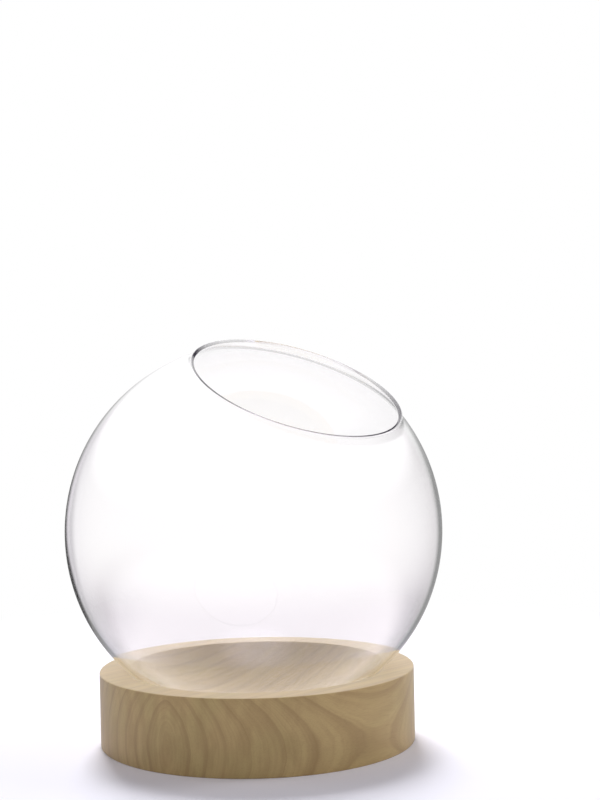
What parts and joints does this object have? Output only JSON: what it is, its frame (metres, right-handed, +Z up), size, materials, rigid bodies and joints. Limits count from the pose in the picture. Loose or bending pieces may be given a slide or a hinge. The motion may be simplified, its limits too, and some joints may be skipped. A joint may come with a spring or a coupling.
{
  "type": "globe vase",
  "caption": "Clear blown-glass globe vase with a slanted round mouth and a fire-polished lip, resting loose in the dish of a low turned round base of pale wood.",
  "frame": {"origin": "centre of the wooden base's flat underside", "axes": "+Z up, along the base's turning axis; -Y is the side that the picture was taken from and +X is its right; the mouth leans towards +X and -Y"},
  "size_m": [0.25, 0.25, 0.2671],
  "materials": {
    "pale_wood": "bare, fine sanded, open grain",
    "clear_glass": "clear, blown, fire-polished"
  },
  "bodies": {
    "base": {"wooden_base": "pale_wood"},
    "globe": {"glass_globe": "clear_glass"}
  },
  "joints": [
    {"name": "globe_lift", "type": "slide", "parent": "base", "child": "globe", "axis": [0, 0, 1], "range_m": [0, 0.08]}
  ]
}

### TASK
Identify the lines above with the word "picture". Copy them.

### CORRECT RESPONSE
What parts and joints does this object have? Output only JSON: what it is, its frame (metres, right-handed, +Z up), size, materials, rigid bodies and joints. Limits count from the pose in the picture. Loose or bending pieces may be given a slide or a hinge. The motion may be simplified, its limits too, and some joints may be skipped. A joint may come with a spring or a coupling.
  "frame": {"origin": "centre of the wooden base's flat underside", "axes": "+Z up, along the base's turning axis; -Y is the side that the picture was taken from and +X is its right; the mouth leans towards +X and -Y"},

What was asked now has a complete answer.